Our meeting point on Friday morning was the lovely setting of Honfleur, where I kicked off being in France with a Nutella pancake. (Well, technically I had kicked off being in France the night before with a Ricard on the Dieppe ferry.)
Only one half of Bike Normandy, John, was present, having left Jen at home to prepare the evening meal, so I was asked if I would take up my favourite position of back marker. Obviously I had no objections.
We were a group of seven riders, and one pillion, on a mixed bag of bikes: two BMW GSes, a Yamaha FJR two-up, a Moto Guzzi Griso and a Ducati Diavel, plus my Honda NC700 Integra and John leading on his Yamaha Tracer.
Our first stop was Pegasus Bridge, which was also the first stop on the very first trip I made with Bike Normandy, in 2005. We looked round the museum, where I was captivated by the single-shot weapons made for the Resistance: one shot because you used that to kill an enemy soldier and take his weapon.
We had lunch at Arromanches, sitting on a wall overlooking the remains of the Mulberry floating harbours, then inspected a gun battery before moving on to the American military cemetery.
It was extraordinary how peaceful such a crowded place could feel. I'd happily have spent a long time here, looking at the changing patterns made by the lines of markers as I walked past, or sitting in the little chapel with its mosaic ceiling depicting boats, planes, and an angel placing a crown on the head of a dead soldier. For some reason, I found the very American-ness of the names especially moving; they were a long way from home, these Earls and Woodrows and Homers.
We stopped in a little town for coffee or a soft drink before taking the back roads to the Bike Normandy gîte, where a three-course meal was in the late stages of preparation and Della the Bernese Mountain Dog was tremendously excited to see everyone.
On Saturday Jen joined us, so I was let off back marker duties and released into the pack. Today was more about riding than sightseeing, and none of us objected to that. The sun came out after a misty start, and the weather got better and better until we could finish our day watching kids splash at an artificial beach while we enjoyed ice creams.
Sunday was another sightseeing day, starting with the German military cemetery at La Cambe, where more than 1,000 maple trees have been planted on behalf of the families of the deceased.

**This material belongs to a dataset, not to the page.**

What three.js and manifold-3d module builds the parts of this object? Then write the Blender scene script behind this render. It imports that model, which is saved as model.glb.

We had lunch in Sainte-Mère-Église, under the gaze of the life-size paratrooper dangling from the church roof to commemorate John Steele, who played dead for two hours to evade the Germans. Everyone else looked round the museum, but as I'd seen it before I explored the town. I bought a French army surplus top and met a friendly cat.

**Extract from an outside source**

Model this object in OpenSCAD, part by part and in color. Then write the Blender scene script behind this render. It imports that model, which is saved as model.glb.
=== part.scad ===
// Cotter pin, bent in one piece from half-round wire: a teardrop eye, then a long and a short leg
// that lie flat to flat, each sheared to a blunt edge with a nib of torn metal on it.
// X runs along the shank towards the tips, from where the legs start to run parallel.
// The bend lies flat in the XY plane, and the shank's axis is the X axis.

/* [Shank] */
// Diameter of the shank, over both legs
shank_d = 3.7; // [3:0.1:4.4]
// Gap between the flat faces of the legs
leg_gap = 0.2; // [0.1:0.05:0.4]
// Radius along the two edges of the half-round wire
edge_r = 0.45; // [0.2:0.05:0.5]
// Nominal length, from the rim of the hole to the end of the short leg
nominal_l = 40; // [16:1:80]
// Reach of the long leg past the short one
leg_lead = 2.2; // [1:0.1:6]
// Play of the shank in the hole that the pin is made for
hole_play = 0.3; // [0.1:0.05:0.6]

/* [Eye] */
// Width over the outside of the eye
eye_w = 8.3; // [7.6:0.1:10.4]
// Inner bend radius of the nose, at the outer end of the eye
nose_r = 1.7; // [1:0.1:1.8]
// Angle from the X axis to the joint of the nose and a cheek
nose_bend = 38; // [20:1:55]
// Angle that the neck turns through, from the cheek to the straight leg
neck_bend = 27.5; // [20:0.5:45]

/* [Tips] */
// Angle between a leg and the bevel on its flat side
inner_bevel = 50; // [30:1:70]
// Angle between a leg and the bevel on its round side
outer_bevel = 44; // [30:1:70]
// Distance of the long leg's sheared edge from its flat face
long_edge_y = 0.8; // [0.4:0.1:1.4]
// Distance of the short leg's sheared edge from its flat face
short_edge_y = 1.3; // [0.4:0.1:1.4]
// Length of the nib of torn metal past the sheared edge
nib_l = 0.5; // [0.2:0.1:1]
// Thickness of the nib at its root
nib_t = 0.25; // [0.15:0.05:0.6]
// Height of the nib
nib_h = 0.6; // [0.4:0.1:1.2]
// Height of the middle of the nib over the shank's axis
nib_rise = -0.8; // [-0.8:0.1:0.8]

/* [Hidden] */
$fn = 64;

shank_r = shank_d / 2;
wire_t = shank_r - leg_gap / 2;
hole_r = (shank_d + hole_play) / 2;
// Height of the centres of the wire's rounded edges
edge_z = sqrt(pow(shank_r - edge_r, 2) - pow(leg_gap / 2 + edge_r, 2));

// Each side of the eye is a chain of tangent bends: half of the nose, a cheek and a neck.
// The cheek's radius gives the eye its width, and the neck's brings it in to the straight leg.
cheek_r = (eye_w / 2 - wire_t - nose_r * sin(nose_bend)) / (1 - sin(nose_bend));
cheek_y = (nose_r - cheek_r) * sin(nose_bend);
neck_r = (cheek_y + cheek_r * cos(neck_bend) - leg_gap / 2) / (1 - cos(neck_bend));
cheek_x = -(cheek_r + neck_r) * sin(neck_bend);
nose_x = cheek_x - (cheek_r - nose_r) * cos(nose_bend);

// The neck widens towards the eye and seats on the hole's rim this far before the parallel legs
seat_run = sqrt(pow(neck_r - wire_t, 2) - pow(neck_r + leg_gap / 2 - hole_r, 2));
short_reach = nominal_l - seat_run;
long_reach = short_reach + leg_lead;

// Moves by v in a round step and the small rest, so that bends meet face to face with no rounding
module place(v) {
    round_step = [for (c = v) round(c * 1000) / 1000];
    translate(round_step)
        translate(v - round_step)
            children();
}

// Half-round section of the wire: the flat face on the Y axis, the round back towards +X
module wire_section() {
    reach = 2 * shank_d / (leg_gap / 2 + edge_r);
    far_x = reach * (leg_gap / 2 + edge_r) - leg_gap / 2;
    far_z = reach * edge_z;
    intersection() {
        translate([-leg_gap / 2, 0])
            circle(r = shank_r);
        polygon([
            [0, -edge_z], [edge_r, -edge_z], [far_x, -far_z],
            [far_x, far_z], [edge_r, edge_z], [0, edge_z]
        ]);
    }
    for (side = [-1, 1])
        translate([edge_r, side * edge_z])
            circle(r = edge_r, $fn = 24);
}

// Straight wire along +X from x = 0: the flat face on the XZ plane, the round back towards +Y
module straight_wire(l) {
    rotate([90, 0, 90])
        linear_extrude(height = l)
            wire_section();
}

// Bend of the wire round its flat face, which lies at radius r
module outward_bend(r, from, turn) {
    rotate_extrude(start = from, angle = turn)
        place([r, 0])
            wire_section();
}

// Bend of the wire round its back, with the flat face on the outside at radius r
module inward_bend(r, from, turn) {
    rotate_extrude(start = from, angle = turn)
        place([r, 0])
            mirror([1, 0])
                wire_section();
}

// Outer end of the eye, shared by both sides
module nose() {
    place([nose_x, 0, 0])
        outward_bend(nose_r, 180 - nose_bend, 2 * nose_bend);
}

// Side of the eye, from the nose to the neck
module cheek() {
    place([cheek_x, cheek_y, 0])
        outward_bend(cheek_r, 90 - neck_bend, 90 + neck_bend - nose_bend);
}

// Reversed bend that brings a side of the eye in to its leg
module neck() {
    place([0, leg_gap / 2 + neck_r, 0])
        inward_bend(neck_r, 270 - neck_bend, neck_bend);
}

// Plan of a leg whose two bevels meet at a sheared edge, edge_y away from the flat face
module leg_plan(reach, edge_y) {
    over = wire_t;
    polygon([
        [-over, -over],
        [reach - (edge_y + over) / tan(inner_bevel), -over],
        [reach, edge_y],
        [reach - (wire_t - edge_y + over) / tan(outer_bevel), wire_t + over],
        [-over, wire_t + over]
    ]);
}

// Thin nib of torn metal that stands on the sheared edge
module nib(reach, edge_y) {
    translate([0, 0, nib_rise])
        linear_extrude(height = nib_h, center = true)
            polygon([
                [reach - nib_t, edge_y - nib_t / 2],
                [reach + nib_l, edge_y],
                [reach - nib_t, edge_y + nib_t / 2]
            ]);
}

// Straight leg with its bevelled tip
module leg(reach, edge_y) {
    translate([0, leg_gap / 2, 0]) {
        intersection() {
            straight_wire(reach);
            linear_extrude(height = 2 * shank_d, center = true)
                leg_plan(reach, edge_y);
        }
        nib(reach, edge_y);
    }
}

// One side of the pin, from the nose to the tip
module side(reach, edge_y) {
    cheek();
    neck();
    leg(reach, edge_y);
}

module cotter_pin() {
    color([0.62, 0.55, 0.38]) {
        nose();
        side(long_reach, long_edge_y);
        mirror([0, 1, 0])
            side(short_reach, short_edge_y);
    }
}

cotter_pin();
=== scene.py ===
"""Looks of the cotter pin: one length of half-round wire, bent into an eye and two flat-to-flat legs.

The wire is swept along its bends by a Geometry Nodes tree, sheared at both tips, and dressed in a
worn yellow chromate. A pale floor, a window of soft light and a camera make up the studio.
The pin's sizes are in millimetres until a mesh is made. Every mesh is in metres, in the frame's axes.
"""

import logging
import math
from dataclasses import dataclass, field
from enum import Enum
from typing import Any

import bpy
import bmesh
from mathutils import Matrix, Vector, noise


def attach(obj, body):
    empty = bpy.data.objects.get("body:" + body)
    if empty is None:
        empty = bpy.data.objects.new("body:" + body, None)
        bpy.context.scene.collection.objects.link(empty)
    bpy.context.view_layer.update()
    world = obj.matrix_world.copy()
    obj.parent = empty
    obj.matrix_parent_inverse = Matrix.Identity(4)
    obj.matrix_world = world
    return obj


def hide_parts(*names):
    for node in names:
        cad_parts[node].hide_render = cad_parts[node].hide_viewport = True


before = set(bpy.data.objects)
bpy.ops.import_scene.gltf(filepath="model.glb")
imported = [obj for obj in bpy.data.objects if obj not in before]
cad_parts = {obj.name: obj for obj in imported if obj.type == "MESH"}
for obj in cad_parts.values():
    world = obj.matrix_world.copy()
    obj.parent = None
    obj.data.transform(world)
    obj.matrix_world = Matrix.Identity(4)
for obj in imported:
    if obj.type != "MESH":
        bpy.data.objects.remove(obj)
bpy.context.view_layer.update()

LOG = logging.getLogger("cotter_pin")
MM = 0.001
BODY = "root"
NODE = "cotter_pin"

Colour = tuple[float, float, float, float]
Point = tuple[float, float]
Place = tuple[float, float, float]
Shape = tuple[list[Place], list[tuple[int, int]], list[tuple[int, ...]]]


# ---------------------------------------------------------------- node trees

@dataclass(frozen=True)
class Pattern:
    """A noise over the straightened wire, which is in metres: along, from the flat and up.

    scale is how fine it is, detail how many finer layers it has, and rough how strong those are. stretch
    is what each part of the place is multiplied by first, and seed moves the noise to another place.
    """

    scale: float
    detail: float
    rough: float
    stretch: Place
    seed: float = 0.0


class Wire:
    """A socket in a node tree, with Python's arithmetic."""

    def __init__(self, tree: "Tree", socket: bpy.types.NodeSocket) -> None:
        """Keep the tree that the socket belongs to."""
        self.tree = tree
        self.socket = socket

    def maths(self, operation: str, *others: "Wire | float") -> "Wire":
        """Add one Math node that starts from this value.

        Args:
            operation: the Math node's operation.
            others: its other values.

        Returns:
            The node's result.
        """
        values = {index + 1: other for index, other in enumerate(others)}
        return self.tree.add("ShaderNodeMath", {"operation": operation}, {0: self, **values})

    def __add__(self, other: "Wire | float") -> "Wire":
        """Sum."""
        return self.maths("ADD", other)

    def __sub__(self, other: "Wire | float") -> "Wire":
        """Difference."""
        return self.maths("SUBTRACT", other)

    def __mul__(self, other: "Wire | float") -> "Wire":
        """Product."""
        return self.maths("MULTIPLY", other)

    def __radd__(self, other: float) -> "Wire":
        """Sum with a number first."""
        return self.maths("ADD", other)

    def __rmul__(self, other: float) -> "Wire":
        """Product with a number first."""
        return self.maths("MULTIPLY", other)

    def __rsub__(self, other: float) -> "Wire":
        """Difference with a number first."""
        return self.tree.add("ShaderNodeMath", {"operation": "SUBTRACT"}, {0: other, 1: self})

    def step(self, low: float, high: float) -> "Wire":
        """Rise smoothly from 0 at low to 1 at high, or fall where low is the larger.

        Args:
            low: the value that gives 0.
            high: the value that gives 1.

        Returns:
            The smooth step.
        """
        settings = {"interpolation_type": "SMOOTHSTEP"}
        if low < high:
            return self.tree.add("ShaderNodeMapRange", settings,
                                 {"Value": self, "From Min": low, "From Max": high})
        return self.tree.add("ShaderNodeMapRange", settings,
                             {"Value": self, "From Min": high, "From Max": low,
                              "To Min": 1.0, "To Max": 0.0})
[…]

More riding, and a final coffee stop before the return to base. I went to bed at midnight because people were talking about Brexit, then came back down in my pyjamas to ask if somebody would kindly remove the large spider from my bedroom.
On Monday morning, John drove us all to the nearby Mémorial de Montormel - girls in the front, boys and dog in the back - in the Bike Normandy van. This peaceful panorama was the scene of some of the bloodiest fighting of the war, as German troops tried to fight their way out of a rapidly diminishing pocket of land, the Falaise Pocket. The lane to Bike Normandy HQ was once part of the 'Corridor of Death', and is signposted as such; always reassuring on a motorcycle.
After a last coffee, we went our separate ways. I followed part of the group back over the Pont de Normandie, after which they headed for Le Havre and I for Dieppe.
On the ferry home I lucked upon a bottle of the fabled export strength Gordon's, for your authentic 1950s Vesper experience.